------ Supplied material

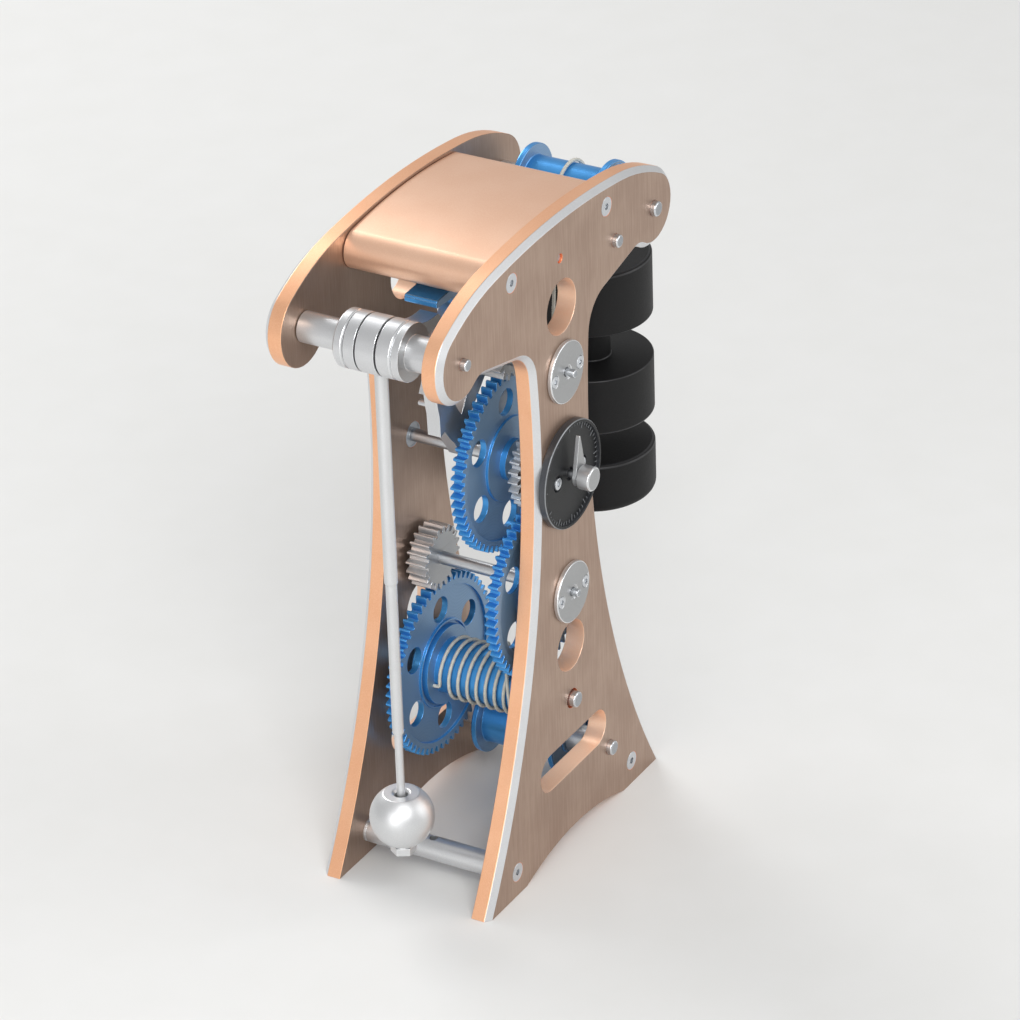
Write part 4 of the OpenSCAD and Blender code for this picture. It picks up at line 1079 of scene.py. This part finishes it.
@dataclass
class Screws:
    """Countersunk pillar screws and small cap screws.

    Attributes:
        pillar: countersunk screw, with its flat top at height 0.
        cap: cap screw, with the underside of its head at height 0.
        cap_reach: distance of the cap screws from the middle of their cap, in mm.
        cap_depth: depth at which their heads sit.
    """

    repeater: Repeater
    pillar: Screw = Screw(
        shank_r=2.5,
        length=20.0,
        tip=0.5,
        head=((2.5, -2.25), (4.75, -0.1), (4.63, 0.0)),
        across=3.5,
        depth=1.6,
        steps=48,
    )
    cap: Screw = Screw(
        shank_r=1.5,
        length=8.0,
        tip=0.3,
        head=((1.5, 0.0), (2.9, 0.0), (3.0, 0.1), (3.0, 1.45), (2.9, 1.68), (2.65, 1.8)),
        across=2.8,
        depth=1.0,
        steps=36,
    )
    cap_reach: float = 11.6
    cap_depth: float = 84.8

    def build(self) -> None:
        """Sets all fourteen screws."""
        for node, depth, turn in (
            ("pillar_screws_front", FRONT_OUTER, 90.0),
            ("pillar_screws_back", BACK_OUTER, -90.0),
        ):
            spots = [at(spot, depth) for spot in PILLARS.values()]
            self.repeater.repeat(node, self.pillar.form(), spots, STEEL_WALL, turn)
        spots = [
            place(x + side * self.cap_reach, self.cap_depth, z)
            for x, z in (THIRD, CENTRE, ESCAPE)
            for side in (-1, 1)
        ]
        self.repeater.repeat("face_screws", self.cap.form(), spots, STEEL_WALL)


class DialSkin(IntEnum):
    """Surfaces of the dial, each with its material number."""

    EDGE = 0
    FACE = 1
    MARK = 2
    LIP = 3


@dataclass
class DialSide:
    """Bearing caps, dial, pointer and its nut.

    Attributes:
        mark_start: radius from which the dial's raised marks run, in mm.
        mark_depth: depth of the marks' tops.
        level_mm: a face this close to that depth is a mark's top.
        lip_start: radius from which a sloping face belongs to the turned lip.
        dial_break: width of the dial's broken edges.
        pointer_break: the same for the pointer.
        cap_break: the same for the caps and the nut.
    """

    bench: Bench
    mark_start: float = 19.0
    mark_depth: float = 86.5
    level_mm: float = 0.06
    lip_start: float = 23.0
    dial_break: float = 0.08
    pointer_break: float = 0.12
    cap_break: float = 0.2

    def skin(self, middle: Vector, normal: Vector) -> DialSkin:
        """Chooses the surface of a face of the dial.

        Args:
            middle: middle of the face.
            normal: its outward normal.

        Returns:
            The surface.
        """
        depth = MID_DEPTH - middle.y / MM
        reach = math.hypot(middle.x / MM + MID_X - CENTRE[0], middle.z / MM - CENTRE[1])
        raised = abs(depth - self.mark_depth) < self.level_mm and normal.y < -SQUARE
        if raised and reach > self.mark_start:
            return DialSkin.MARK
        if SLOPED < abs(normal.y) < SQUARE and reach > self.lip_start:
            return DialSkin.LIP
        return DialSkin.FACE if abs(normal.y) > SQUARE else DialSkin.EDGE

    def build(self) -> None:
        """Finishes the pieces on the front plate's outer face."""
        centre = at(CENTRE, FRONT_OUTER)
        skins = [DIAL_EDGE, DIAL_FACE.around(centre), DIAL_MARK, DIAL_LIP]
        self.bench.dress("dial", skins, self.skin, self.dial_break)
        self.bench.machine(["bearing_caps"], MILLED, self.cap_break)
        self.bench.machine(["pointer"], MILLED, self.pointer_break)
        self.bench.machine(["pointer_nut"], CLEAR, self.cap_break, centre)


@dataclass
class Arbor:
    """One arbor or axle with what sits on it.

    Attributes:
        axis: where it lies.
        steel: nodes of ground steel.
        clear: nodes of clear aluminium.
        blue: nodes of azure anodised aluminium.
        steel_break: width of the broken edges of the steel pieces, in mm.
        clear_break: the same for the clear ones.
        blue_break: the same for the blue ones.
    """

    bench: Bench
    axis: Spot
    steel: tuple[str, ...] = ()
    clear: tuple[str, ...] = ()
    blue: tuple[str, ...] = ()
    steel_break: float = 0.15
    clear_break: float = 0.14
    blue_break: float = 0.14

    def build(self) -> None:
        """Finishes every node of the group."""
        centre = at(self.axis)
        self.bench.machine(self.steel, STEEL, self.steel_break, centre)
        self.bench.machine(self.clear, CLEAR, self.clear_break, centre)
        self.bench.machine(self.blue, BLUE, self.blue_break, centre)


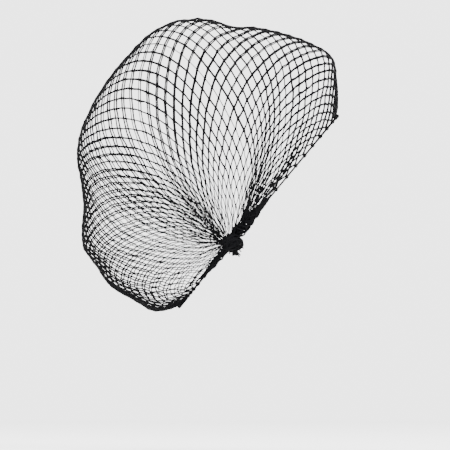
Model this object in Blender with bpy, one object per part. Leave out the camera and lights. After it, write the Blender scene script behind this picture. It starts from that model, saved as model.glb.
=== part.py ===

------------
------ Supplied material

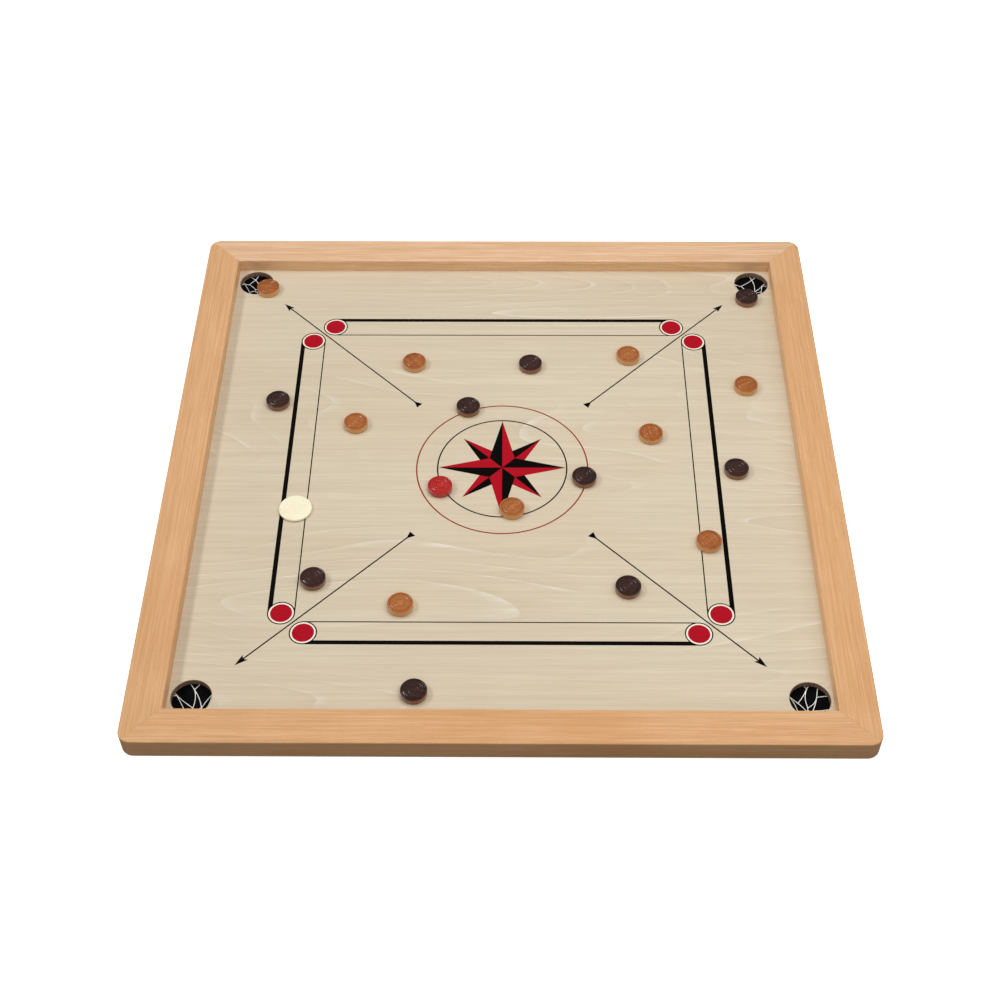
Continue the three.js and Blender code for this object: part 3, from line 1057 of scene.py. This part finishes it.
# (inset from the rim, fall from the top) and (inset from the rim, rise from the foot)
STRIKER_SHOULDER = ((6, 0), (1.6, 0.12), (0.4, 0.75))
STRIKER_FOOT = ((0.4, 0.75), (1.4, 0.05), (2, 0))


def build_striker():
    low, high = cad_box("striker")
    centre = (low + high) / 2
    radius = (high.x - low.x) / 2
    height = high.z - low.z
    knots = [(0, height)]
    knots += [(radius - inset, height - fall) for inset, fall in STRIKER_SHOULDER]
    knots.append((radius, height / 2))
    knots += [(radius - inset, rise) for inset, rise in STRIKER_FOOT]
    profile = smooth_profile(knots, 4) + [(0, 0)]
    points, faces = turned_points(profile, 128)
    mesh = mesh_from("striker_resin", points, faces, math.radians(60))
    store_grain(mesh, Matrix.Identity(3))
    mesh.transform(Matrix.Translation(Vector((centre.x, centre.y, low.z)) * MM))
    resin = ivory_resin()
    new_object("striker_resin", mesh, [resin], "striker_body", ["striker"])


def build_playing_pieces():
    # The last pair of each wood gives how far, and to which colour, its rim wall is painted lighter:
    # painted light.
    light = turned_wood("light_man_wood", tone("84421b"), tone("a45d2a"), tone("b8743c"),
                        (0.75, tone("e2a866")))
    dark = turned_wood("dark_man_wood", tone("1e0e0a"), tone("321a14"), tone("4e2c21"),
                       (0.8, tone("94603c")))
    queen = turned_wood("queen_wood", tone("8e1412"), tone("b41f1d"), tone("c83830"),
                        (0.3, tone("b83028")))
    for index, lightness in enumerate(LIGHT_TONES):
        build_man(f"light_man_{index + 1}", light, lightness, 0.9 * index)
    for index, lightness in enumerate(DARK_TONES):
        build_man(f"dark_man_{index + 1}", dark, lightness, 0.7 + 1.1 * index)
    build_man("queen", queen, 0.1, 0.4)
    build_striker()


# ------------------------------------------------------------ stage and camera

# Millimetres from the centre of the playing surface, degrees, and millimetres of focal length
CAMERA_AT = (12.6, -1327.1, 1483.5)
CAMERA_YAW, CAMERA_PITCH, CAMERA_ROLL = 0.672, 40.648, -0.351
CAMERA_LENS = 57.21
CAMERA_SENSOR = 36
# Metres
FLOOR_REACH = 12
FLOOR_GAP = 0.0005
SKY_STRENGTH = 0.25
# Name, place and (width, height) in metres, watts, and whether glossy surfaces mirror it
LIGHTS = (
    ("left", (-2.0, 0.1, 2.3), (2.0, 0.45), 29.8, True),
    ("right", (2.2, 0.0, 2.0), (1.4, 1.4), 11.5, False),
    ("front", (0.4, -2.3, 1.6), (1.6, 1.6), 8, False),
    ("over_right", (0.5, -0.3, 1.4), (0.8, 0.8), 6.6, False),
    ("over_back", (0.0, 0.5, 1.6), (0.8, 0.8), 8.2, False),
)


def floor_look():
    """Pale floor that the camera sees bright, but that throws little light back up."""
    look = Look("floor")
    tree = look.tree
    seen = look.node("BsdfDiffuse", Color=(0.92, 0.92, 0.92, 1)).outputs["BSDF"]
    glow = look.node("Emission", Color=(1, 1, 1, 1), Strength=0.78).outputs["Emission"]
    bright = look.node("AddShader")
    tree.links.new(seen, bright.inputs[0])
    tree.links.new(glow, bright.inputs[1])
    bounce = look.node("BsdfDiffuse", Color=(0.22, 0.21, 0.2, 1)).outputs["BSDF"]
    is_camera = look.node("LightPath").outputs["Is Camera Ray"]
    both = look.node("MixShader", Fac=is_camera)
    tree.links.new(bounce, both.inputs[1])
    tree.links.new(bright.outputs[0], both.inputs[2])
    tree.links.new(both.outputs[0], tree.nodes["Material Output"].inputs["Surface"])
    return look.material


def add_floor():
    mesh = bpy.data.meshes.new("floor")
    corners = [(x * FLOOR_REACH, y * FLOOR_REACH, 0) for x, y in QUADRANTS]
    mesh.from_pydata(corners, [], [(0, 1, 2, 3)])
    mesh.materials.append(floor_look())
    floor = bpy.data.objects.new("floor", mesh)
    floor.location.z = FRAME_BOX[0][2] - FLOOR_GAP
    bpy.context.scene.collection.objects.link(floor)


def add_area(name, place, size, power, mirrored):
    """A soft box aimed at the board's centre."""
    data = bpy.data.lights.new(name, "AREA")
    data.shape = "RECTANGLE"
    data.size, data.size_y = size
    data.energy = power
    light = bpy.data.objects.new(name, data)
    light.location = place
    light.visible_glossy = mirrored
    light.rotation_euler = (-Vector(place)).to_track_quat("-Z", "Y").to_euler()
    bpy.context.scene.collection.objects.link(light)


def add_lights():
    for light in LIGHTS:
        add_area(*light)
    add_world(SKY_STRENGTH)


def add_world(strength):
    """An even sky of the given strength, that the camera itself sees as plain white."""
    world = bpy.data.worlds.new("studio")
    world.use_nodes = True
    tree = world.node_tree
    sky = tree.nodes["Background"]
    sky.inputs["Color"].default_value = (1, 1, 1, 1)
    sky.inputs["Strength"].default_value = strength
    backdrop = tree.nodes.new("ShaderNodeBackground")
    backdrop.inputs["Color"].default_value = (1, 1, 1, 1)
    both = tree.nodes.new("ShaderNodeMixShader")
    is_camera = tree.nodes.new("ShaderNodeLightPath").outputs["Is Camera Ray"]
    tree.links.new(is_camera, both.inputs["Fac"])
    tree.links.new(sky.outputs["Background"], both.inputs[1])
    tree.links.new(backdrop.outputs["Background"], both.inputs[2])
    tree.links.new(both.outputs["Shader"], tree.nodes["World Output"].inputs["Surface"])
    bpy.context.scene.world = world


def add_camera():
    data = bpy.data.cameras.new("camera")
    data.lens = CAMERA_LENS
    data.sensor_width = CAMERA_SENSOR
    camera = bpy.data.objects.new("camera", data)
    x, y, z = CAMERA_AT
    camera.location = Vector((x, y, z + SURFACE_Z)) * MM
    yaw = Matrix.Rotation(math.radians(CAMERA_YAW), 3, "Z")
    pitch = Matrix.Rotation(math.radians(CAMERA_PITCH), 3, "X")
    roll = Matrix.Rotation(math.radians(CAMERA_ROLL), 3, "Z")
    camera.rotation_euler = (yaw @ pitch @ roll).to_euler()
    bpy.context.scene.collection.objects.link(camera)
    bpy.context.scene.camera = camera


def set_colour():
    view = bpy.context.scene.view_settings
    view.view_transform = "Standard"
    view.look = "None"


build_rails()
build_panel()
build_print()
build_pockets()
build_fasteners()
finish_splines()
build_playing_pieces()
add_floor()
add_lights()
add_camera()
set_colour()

------------

To do: Above are the records; from them, give again exactly the lines from the one containing "Write part 4" to the one containing "small cap screws.", both lines included, and nothing more.

Completed exercise:
Write part 4 of the OpenSCAD and Blender code for this picture. It picks up at line 1079 of scene.py. This part finishes it.
@dataclass
class Screws:
    """Countersunk pillar screws and small cap screws.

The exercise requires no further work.